I can’t rank them, they are all so dear. And there are many more—hundreds of them—shots of these same places and others, and of all the dear people, my friends and family, who illuminate my life.
To begin closer to the beginning of my image collection, here’s the waterfall at Wolf Pen Mill in Kentucky, running full tilt beside the old grist mill I’ve restored. This waterfall turns the big wooden wheel, expertly rebuilt along with the interior of the stone mill several years ago, and now put to good use grinding organic corn into flour to the amazement of preschoolers. Once, many years ago, the old mill was a gathering spot for the community—the walls are incised with initials—men and maybe a few women arriving with cartloads of their corn, sitting around gossiping and taking a sip of Bourbon while the French grist stones inside the mill ground their corn fine.

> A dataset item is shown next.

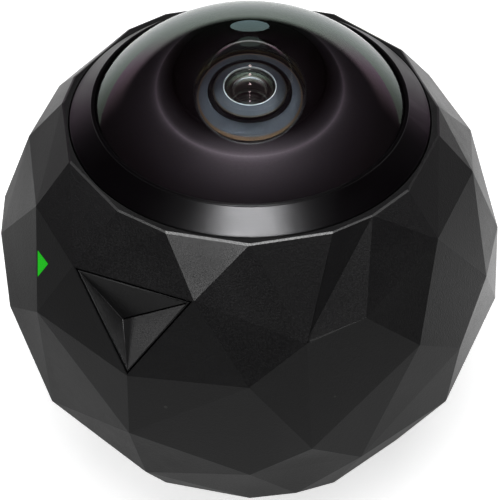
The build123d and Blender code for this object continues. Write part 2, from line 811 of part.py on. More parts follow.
with BuildPart() as rear_lens:
    rear_edge_level = rear_lens_level + rear_lens_edge
    rear_top = (0, rear_edge_level + rear_lens_bulge)
    with BuildSketch(Plane.XZ) as rear_profile:
        with BuildLine():
            TangentArc(rear_top, (rear_part_radius, rear_edge_level), tangent=(1, 0))
            Polyline(
                (rear_part_radius, rear_edge_level),
                (rear_part_radius, rear_lens_level),
                (0, rear_lens_level),
                rear_top,
            )
        make_face()
    revolve(rear_profile.sketch, axis=Axis.Z)
finish(rear_lens, "rear_lens")

# The sensor stack hangs under the barrel
sensor_screw_place = mount_width / 2 - sensor_screw_inset
sensor_screw_places = [(sensor_screw_place, sensor_screw_place), (-sensor_screw_place, -sensor_screw_place)]
small_hole_radius = small_screw_radius + small_screw_play

with BuildPart() as lens_mount:
    mount_plane = level_plane(mount_level)
    blocks(mount_plane, mount_width, mount_width, mount_height)
    blocks(mount_plane, mount_window_width, mount_window_width, mount_height - mount_roof, mode=Mode.SUBTRACT)
    discs(mount_plane, exit_bore_radius, mount_height, mode=Mode.SUBTRACT)
    discs(mount_plane, small_hole_radius, sensor_screw_bite, sensor_screw_places, mode=Mode.SUBTRACT)
finish(lens_mount, "lens_mount")

with BuildPart() as ir_filter:
    blocks(level_plane(barrel_level - mount_roof), filter_width, filter_width, -filter_thickness)
finish(ir_filter, "ir_filter")

with BuildPart() as image_sensor:
    blocks(level_plane(mount_level), sensor_length, sensor_width, sensor_thickness)
finish(image_sensor, "image_sensor")

with BuildPart() as sensor_board:
    sensor_board_plane = level_plane(sensor_board_level)
    blocks(sensor_board_plane, mount_width, mount_width, sensor_board_thickness)
    discs(
        sensor_board_plane, small_hole_radius, sensor_board_thickness, sensor_screw_places, mode=Mode.SUBTRACT
    )
finish(sensor_board, "sensor_board")

with BuildPart() as sensor_screws:
    sensor_screw_length = sensor_board_thickness + sensor_screw_bite
    discs(sensor_board_plane, small_screw_radius, sensor_screw_length, sensor_screw_places)
    discs(sensor_board_plane, small_screw_head_radius, -small_screw_head_height, sensor_screw_places)
finish(sensor_screws, "sensor_screws")

# The main board and what is on it
board_plane = level_plane(board_level)
board_top_plane = level_plane(board_top_level)
board_screw_circle = board_radius - board_screw_inset
board_screw_places = [
    (board_screw_circle * cos(radians(angle)), board_screw_circle * sin(radians(angle)))
    for angle in screw_angles
]

with BuildPart() as board_connector:
    blocks(board_top_plane, connector_length, connector_width, board_gap, [board_place(connector_shares)])
finish(board_connector, "board_connector")

with BuildPart() as main_board:
    discs(board_plane, board_radius, board_thickness)
    discs(board_plane, small_hole_radius, board_thickness, board_screw_places, mode=Mode.SUBTRACT)
finish(main_board, "main_board")

with BuildPart() as processor:
    blocks(board_top_plane, processor_width, processor_width, chip_height, [board_place(processor_shares)])
finish(processor, "processor")

with BuildPart() as memory_chips:
    memory_places = [board_place(shares) for shares in memory_shares]
    blocks(board_top_plane, memory_width, memory_length, chip_height, memory_places)
finish(memory_chips, "memory_chips")

with BuildPart() as shield_can:
    shield_place = board_place(shield_shares)
    shield_room_length = shield_length - shield_wall - shield_wall
    shield_room_width = shield_width - shield_wall - shield_wall
    blocks(board_top_plane, shield_length, shield_width, shield_height, [shield_place])
    blocks(
        board_top_plane, shield_room_length, shield_room_width, shield_height - shield_wall, [shield_place],
        mode=Mode.SUBTRACT,
    )
finish(shield_can, "shield_can")

with BuildPart() as microphone:
    microphone_place = board_place(microphone_shares)
    microphone_top_plane = level_plane(board_top_level + chip_height)
    blocks(board_top_plane, microphone_length, microphone_width, chip_height, [microphone_place])
    discs(
        microphone_top_plane, microphone_hole_radius, -chip_height / 2, [microphone_place], mode=Mode.SUBTRACT
    )
finish(microphone, "microphone")

with BuildPart() as board_screws:
    board_screw_length = board_thickness + standoff_height + board_screw_bite
    discs(board_top_plane, small_screw_radius, -board_screw_length, board_screw_places)
    discs(board_top_plane, small_screw_head_radius, small_screw_head_height, board_screw_places)
finish(board_screws, "board_screws")

# The chassis carries the main board on its standoffs and the battery in its cradle
chassis_plane = level_plane(chassis_level)

with BuildPart() as chassis:
    discs(chassis_plane, board_radius + chassis_rim, chassis_thickness)
    discs(level_plane(chassis_top_level), standoff_radius, standoff_height, board_screw_places)
    discs(chassis_plane, leg_radius, boss_top_level - chassis_level, screw_places)
    blocks(chassis_plane, cradle_length, cradle_width, -cradle_height)
    blocks(chassis_plane, cradle_room_length, cradle_room_width, -cradle_height, mode=Mode.SUBTRACT)
    # Windows in the cradle's long walls
    window_height = cradle_height - cradle_window_inset - cradle_window_inset
    window_place = (0, chassis_level - cradle_height / 2)
    blocks(
        Plane.XZ.offset(-cradle_width / 2), cradle_length / 2, window_height, cradle_width, [window_place],
        mode=Mode.SUBTRACT,
    )
    # The slot that lets the base's flexible strip through
    slot_length = flex_width + flex_slot_play + flex_slot_play
    slot_width = flex_thickness + flex_slot_play + flex_slot_play
    blocks(chassis_plane, slot_length, slot_width, chassis_thickness, [(0, flex_place)], mode=Mode.SUBTRACT)
    board_hole_depth = standoff_height + board_screw_bite
    discs(board_plane, small_hole_radius, -board_hole_depth, board_screw_places, mode=Mode.SUBTRACT)
    leg_hole_radius = screw_radius + screw_thread_play
    discs(level_plane(boss_top_level), leg_hole_radius, screw_bite, screw_places, mode=Mode.SUBTRACT)
finish(chassis, "chassis")

with BuildPart() as battery:
    blocks(level_plane(battery_level), battery_length, battery_width, battery_top_level - battery_level)
    fillet(battery.edges().filter_by(Axis.Z), radius=battery_fillet)
finish(battery, "battery")

with BuildPart() as battery_pad:
    discs(level_plane(pad_level), pad_radius, pad_thickness)
finish(battery_pad, "battery_pad")

# The antenna lies on the cradle's front wall, as long as the cradle is wide
with BuildPart() as antenna:
    antenna_height = cradle_height * antenna_share
    antenna_place = (0, chassis_level - antenna_height / 2)
    antenna_plane = Plane.XZ.offset(cradle_width / 2)
    blocks(antenna_plane, cradle_width, antenna_height, antenna_thickness, [antenna_place])
finish(antenna, "antenna")

with BuildPart() as base_flex:
    flex_level = cavity_floor_level + contact_board_thickness
    blocks(level_plane(flex_level), flex_width, flex_thickness, board_level - flex_level, [(0, flex_place)])
finish(base_flex, "base_flex")

# The vibration motor lies in a clip on the main board, and its half-round weight hangs at its end
motor_x = mount_width / 2 + motor_gap + motor_holder_wall + motor_radius
motor_level = board_top_level + motor_axis_height
motor_place = (motor_x, motor_level)
motor_plane = Plane.XZ.offset(-motor_length / 2)

with BuildPart() as vibration_motor:
    discs(motor_plane, motor_radius, motor_length, [motor_place])
    shaft_hole_radius = shaft_radius + shaft_play
    discs(motor_plane, shaft_hole_radius, shaft_length + shaft_play, [motor_place], mode=Mode.SUBTRACT)
finish(vibration_motor, "vibration_motor")

with BuildPart() as motor_holder:
    holder_radius = motor_radius + motor_holder_wall
    with BuildSketch(Plane.XZ.offset(-motor_holder_length / 2)) as holder_profile:
        with Locations(motor_place):
            Circle(holder_radius)
        with Locations((motor_x, motor_level - motor_axis_height / 2)):
            Rectangle(holder_radius + holder_radius, motor_axis_height)
        with Locations(motor_place):
            Circle(motor_radius + motor_play, mode=Mode.SUBTRACT)
    extrude(holder_profile.sketch, amount=motor_holder_length)
finish(motor_holder, "motor_holder")

with BuildPart() as vibration_weight:
    weight_plane = Plane.XZ.offset(-motor_length / 2 - weight_gap - weight_length)
    discs(weight_plane, shaft_radius, weight_length + weight_gap + shaft_length, [motor_place])
    with BuildSketch(weight_plane) as weight_profile:
        with Locations(motor_place):
            Circle(weight_radius)
        with Locations((motor_x, motor_level + weight_radius / 2)):
            Rectangle(weight_radius + weight_radius, weight_radius, mode=Mode.SUBTRACT)
    extrude(weight_profile.sketch, amount=weight_length)
finish(vibration_weight, "vibration_weight")

# The record button: a triangular cap whose three faces fall to one inner point, and its stem
head_inset = button_margin + button_gap

with BuildPart() as record_button:
    head_plane = button_plane.offset(-button_head)
    extrude(outline_on(head_plane, button_facet, head_inset), amount=button_head)
    discs(head_plane, stem_radius, button_head - stem_depth)
    dish = outline_on(button_plane, button_facet, head_inset + button_land)
    dish_point = on_facet(button_facet, button_point_shares) - button_plane.z_dir * button_dish
    dish_corners = [
        dish_point + (Vector(*vertex) - dish_point) * dish_overrun_share for vertex in dish.vertices()
    ]
    FacetedBody([dish_point, *dish_corners], mode=Mode.SUBTRACT)
finish(record_button, "record_button")

with BuildPart() as button_seal:
    discs(pocket_plane, stem_radius + seal_width - seal_play, -seal_height)
    discs(pocket_plane, stem_radius + seal_play, -seal_height, mode=Mode.SUBTRACT)
finish(button_seal, "button_seal")

with BuildPart() as button_clip:
    clip_plane = floor_plane.offset(-clip_play)
    discs(clip_plane, stem_radius + clip_width, -clip_thickness)
    discs(clip_plane, stem_radius, -clip_thickness, mode=Mode.SUBTRACT)
finish(button_clip, "button_clip")

with BuildPart() as tact_switch:
    blocks(switch_plane, switch_width, switch_width, -switch_height)
    discs(switch_plane, plunger_radius + plunger_play, -plunger_depth - plunger_travel, mode=Mode.SUBTRACT)
finish(tact_switch, "tact_switch")

with BuildPart() as switch_plunger:
    discs(switch_plane.offset(plunger_height), plunger_radius, -plunger_height - plunger_depth)
finish(switch_plunger, "switch_plunger")

with BuildPart() as switch_board:
    discs(cup_plane, switch_cup_radius, -switch_board_thickness)
finish(switch_board, "switch_board")

# The status light: a clear triangle through the wall, with its lamp behind it
with BuildPart() as status_light:
    extrude(outline_on(light_plane, light_corners, light_play), amount=-light_wall - light_tail)
finish(status_light, "status_light")

with BuildPart() as status_led:
    blocks(light_cup_plane, led_length, led_width, led_height)
finish(status_led, "status_led")

with BuildPart() as light_board:
    discs(light_cup_plane, light_cup_radius, -light_board_thickness)
finish(light_board, "light_board")
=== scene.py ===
import json
from math import cos, pi, radians, sin

import bmesh
import bpy
import numpy as np
from bpy.props import FloatProperty, FloatVectorProperty, PointerProperty
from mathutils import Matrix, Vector

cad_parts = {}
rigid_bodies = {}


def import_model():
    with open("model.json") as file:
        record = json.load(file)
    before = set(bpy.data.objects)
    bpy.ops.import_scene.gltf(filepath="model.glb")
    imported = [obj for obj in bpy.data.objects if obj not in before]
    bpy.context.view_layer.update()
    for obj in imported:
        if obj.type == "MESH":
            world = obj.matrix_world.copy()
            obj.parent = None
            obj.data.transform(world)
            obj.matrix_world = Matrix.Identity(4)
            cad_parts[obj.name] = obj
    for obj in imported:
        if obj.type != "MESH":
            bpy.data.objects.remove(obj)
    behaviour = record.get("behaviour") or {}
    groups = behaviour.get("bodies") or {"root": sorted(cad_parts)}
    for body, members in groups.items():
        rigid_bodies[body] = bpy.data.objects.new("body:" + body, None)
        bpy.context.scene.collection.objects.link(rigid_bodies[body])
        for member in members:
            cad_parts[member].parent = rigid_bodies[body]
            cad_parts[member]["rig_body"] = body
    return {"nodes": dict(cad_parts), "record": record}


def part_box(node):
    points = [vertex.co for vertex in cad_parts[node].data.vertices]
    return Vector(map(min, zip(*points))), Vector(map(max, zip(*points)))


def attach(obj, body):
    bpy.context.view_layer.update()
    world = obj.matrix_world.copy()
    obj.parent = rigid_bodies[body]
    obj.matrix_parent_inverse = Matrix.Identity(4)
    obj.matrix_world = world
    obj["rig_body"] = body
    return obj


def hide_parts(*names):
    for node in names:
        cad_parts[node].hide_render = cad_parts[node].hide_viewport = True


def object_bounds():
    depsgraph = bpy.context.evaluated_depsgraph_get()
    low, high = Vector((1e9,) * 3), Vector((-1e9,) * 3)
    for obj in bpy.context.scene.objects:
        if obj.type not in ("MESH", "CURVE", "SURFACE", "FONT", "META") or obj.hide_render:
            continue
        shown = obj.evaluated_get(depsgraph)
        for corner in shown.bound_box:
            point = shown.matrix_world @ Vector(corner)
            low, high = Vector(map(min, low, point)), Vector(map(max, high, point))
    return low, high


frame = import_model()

bl_info = {
    "name": "Faceted Ball Camera",
    "version": (1, 0, 0),
    "blender": (4, 5, 0),
    "location": "3D View > Sidebar > Ball Camera",
    "description": "Gives a faceted 360 degree camera its glass, turned rings, softened shell and finishes",
    "category": "Object",
}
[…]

Now it is a gathering spot for a different community, without the carts and the Bourbon.
More recent in my life is the morada at Taos behind the Mabel Dodge Luhan house where I’ve spent so many reviving days and nights. The morada sits on the other side of a broad field that belongs to nearby Taos Pueblo. Still used by the secret brotherhood that built it, the morada, Mabel’s house and the pueblo blend into a tapestry of different customs, different centuries, all compatible and all thriving together.
Another favorite spot is the recreated pioneer stockade at Harrodsburg, Kentucky, where this gourd ladle hangs on a house wall. The implements of that difficult life, always under threat of attack by the Shawnee, tell me more about the lives of the women than any historical narrative.
Then there’s my ancient carved wooden figure of the Virgin which sits on my altar. Probably brought long ago from Mexico on a wagon train coming up the Rio Grande, she has blessed my prayers and my meditations for many years.
Most recent is the dear little stone house at Apache Mesa on the wild mesa east of Las Vegas, New Mexico, a labor of love now almost finished which will I hope shelter and inspire my writing for many years to come.
I am particularly blessed in these special places that seem to have come into my life by chance or luck but are in fact the material manifestations of prayer.
May all of us find in our lives those places that shelter, nourish and inspire us as the New Year bursts into being.